§ Instructions to follow
Repeat exactly the lines of the entries below from the one with "add(hoop_void, mode=Mode.SUBTRACT)" through the one with "obj.matrix_world = Matrix.Identity(4)", both ends included, and nothing else.
+++ Material provided +++
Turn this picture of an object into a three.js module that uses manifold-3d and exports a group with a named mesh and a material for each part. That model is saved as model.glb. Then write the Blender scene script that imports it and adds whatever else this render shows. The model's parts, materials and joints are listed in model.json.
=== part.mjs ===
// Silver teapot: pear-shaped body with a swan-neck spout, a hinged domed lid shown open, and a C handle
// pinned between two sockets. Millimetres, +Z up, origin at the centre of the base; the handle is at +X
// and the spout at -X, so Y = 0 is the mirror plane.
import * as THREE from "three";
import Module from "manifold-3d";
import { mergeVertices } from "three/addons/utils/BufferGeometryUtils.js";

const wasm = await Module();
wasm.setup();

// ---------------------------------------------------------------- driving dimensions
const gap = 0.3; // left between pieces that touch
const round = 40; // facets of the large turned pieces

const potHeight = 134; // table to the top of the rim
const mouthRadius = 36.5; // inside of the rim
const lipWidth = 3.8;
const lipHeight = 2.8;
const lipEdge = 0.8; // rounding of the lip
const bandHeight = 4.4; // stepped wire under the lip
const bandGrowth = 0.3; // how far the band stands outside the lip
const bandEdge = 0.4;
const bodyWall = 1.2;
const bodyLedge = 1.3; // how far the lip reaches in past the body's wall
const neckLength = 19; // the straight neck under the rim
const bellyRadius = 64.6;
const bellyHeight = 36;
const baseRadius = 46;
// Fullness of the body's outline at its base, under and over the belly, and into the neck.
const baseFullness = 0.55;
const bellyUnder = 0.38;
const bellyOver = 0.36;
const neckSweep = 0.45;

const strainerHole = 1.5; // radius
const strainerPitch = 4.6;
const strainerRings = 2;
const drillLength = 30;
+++
+++ Material provided +++
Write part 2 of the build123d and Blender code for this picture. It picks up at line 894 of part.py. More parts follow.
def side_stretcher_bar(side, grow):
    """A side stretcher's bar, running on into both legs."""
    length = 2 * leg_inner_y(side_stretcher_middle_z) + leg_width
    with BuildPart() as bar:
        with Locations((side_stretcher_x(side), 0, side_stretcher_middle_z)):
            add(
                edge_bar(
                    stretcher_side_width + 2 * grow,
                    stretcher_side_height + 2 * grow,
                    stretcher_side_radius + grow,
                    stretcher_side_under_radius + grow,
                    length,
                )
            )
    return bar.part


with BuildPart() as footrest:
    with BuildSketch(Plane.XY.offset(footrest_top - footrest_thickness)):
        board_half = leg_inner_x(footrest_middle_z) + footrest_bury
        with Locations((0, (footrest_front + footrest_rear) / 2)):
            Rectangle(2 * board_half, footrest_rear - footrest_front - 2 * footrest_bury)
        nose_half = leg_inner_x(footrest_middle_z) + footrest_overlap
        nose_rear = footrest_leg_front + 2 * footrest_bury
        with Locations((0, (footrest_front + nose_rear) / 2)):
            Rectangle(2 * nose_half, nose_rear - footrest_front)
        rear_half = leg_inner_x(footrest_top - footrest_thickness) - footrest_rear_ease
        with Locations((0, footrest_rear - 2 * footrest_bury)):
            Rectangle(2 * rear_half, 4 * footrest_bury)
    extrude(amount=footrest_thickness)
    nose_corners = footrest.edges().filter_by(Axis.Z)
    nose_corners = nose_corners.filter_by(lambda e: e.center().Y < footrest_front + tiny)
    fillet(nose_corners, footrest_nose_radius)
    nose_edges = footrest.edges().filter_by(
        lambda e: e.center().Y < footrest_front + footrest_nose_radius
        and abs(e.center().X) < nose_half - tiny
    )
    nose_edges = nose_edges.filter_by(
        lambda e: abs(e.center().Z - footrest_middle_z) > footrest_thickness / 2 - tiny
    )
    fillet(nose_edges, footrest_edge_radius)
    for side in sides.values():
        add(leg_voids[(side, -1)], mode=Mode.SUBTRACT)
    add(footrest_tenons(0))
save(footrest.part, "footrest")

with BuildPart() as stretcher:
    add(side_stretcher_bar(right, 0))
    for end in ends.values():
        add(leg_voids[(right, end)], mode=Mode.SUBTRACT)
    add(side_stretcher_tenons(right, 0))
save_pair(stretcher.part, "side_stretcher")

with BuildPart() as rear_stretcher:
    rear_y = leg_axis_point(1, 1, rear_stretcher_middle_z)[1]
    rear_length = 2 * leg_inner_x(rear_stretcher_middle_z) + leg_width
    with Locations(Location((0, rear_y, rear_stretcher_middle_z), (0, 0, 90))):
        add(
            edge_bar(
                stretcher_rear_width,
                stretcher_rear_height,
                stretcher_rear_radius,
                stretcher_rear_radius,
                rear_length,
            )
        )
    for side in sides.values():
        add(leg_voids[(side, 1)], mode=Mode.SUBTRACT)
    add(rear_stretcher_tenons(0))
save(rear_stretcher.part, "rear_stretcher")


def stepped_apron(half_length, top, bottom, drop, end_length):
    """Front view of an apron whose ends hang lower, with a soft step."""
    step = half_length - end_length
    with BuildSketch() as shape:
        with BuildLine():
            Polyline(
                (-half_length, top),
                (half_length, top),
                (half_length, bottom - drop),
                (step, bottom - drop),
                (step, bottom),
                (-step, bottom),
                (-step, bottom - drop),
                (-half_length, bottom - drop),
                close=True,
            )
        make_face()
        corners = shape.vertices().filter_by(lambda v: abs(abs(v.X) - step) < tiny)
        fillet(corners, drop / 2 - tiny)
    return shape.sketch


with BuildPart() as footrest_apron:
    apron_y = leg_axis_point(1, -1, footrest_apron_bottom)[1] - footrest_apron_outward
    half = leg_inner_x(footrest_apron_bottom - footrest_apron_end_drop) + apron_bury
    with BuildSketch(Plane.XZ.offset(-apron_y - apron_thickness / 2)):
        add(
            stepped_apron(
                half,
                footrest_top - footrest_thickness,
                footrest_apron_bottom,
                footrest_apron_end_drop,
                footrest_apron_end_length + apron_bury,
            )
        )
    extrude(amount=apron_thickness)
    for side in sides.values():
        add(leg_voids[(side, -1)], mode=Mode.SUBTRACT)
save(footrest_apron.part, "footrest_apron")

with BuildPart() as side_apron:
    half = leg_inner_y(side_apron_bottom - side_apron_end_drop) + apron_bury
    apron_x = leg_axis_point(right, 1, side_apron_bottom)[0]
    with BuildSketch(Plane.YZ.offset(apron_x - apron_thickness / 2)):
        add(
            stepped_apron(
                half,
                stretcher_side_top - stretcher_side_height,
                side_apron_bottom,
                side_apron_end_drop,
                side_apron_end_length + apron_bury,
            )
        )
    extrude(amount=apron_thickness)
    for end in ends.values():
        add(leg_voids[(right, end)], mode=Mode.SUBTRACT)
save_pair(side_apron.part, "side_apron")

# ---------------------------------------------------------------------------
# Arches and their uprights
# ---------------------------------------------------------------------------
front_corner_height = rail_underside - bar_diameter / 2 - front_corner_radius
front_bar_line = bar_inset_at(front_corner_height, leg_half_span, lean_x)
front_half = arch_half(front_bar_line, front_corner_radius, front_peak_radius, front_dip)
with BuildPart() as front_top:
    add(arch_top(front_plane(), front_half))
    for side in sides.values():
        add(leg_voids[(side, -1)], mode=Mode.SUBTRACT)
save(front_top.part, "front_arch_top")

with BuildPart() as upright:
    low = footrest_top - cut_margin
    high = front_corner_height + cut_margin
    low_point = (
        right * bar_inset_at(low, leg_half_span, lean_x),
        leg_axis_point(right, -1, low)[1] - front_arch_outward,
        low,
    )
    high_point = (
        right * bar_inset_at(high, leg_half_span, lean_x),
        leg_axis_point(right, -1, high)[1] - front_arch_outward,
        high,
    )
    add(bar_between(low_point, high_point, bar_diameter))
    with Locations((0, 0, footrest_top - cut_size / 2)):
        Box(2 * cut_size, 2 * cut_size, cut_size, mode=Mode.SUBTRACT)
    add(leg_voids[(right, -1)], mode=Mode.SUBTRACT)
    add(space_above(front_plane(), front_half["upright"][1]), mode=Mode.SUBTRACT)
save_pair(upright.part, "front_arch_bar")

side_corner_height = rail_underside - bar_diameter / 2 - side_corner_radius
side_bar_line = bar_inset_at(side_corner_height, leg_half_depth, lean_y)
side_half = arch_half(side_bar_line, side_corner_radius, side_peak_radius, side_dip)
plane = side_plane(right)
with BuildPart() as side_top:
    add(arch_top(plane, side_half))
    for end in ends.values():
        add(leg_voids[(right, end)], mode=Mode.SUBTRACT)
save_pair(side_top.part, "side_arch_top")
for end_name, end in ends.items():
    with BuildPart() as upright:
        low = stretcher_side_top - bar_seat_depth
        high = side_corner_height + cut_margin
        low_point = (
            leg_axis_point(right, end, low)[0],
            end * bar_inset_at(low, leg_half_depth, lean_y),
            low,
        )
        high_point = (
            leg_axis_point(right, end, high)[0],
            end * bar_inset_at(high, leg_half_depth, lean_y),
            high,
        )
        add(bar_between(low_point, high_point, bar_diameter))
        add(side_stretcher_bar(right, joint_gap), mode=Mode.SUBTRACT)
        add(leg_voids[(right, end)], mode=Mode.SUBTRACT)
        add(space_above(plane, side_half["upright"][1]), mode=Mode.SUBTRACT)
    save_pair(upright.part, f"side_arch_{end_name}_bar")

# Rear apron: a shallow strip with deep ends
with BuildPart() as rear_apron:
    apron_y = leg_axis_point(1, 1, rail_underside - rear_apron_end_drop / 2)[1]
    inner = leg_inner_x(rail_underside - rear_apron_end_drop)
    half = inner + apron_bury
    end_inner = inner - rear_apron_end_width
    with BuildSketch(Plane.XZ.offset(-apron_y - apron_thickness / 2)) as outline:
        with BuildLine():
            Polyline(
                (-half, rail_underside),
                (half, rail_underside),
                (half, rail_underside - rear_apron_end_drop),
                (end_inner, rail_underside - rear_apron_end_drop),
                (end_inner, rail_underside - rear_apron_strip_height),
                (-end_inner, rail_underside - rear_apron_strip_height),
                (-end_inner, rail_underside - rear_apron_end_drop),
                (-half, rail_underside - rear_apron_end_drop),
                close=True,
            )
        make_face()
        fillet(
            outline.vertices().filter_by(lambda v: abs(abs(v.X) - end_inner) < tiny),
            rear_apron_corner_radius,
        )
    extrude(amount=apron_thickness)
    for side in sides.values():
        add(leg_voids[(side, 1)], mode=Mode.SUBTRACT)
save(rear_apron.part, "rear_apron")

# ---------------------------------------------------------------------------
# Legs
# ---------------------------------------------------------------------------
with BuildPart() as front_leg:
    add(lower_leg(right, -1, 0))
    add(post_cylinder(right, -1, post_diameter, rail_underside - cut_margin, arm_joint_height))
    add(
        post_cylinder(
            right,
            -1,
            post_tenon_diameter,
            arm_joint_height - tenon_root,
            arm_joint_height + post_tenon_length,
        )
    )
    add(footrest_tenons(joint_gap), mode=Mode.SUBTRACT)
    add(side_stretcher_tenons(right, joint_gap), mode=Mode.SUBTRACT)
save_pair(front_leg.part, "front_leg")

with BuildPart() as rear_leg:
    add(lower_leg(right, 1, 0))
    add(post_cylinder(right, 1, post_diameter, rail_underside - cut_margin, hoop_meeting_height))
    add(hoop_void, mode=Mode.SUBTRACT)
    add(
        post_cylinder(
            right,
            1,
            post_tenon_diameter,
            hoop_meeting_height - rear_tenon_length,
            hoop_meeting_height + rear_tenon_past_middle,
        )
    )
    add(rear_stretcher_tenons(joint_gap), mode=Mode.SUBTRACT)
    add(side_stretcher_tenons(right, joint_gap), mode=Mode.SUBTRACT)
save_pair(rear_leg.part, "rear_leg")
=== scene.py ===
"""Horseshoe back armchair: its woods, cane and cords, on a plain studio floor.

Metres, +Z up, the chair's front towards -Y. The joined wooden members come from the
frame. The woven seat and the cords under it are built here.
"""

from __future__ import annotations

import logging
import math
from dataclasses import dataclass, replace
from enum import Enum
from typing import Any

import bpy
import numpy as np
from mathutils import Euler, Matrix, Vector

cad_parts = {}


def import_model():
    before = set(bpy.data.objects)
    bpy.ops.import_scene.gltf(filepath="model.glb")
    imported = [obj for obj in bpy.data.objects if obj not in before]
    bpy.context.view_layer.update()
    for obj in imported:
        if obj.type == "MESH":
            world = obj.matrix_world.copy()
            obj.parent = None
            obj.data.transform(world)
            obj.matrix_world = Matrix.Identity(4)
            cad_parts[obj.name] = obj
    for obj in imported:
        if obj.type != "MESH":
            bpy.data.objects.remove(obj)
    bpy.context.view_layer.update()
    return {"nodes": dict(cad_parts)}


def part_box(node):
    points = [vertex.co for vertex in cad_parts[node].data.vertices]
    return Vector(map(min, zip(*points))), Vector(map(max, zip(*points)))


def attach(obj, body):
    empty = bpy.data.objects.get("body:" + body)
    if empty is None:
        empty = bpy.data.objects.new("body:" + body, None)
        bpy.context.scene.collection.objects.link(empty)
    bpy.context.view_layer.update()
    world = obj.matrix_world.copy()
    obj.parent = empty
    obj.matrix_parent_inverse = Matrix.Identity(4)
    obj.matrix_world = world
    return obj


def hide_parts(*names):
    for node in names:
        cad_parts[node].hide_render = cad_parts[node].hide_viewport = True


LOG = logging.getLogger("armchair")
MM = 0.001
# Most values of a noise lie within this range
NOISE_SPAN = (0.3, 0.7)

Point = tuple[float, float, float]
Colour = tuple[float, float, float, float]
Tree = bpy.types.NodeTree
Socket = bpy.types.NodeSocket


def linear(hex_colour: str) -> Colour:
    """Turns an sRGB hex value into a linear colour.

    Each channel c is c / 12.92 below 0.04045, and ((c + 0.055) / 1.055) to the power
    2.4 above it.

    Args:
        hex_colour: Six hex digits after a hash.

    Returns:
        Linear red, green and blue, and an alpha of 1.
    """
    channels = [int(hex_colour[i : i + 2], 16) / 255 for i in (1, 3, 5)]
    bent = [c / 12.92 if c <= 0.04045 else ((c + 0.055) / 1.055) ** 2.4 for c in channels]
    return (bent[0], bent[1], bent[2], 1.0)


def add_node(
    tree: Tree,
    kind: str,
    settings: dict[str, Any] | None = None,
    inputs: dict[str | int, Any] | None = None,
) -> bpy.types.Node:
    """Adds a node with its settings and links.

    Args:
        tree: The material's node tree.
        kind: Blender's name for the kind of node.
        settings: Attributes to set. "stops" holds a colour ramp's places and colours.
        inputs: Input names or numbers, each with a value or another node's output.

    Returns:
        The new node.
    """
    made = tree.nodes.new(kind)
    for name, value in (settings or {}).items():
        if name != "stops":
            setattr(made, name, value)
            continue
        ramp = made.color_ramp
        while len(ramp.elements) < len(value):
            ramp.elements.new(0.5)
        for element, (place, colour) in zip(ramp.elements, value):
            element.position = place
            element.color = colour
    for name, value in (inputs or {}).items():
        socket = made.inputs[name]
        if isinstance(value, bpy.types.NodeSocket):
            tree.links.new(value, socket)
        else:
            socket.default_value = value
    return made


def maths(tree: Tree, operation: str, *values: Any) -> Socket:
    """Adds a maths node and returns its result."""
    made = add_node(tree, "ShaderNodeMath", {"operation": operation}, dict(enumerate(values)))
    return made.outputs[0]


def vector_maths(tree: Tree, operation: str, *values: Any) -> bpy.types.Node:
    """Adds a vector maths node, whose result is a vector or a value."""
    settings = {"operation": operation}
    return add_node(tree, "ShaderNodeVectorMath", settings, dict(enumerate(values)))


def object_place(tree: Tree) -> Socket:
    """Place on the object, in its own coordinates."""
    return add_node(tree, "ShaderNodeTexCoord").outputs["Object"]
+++
§ Response to this exercise
    add(hoop_void, mode=Mode.SUBTRACT)
    add(
        post_cylinder(
            right,
            1,
            post_tenon_diameter,
            hoop_meeting_height - rear_tenon_length,
            hoop_meeting_height + rear_tenon_past_middle,
        )
    )
    add(rear_stretcher_tenons(joint_gap), mode=Mode.SUBTRACT)
    add(side_stretcher_tenons(right, joint_gap), mode=Mode.SUBTRACT)
save_pair(rear_leg.part, "rear_leg")
=== scene.py ===
"""Horseshoe back armchair: its woods, cane and cords, on a plain studio floor.

Metres, +Z up, the chair's front towards -Y. The joined wooden members come from the
frame. The woven seat and the cords under it are built here.
"""

from __future__ import annotations

import logging
import math
from dataclasses import dataclass, replace
from enum import Enum
from typing import Any

import bpy
import numpy as np
from mathutils import Euler, Matrix, Vector

cad_parts = {}


def import_model():
    before = set(bpy.data.objects)
    bpy.ops.import_scene.gltf(filepath="model.glb")
    imported = [obj for obj in bpy.data.objects if obj not in before]
    bpy.context.view_layer.update()
    for obj in imported:
        if obj.type == "MESH":
            world = obj.matrix_world.copy()
            obj.parent = None
            obj.data.transform(world)
            obj.matrix_world = Matrix.Identity(4)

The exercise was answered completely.